Hittinger serves as vice president and first chair of the Rhode Island Saltwater Angler’s Association legislative committee, and he was the only representative of recreational fishing interests on the CRMC. He submitted his letter of resignation to CRMC executive director Jeff Willis the same day the Council approved the project.
Sunrise Wind is owned by Danish energy titan Orsted, who set up their North American headquarters in Boston and Providence. Its lease area is on and around the historically rich fishing grounds of Coxes Ledge in the Atlantic Ocean about 20 miles southeast of Point Judith.
In his resignation letter, Hittinger decried what he sees as the CRMC’s lack of interest in bringing recreational and commercial fishing interests to the table in the offshore wind permitting process. “CRMC seems to view us as a hurdle that projects must jump over during permitting,” he wrote, saying the fishermen should be viewed as true stakeholders in the marine environment.
Hittinger called approval of the project “a one-sided push by developers with no requirement for realistic discussion” and “a rubber stamp of the political desires of Washington, D.C.,” which he said renders the existence of the Fishermen’s Advisory Board pointless.
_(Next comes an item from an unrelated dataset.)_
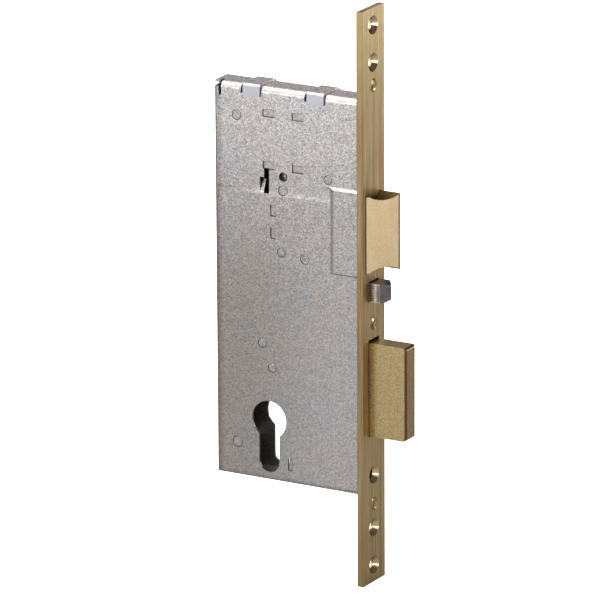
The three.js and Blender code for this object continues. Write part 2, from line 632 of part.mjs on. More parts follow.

He suggested that other fishermen and anglers share his views.
However, Mary Lhowe reported on the EcoRI website [an article about the Sunrise Wind approval] that there were far fewer fisherman testifying at the Sunrise Wind hearing on Monday than there had been at the Revolution Wind approval hearing in May. She also reported that some fishermen who testified at the CRMC hearing on Monday spoke in favor of offshore wind development.
Hittinger also wrote in his letter that the decision to approve the South Fork Wind, Revolution Wind and Sunrise Wind projects in Rhode Island’s coastal waters effectively “trampled” on language in Rhode Island’s Ocean Special Area Management Plan (OSAMP), which was written specifically to protect special areas like Coxes’s Ledge.
Lhowe reported that Orsted agreed at Monday’s hearing to six conditions imposed by the CRMC to bring the project in line with state OSAMP requirements, including a reduction of the original proposal for 122 turbine foundations to a maximum of 84 turbines. Those conditions included siting turbine foundations outside Coxes Ledge “where practicable…unless such siting outside of Coxes Ledge precludes Sunrise Wind from meeting its power purchase agreement obligations.”
CRMC public educator and information coordinator Laura Dwyer did not respond to a request for official CRMC comment on Hittinger’s resignation.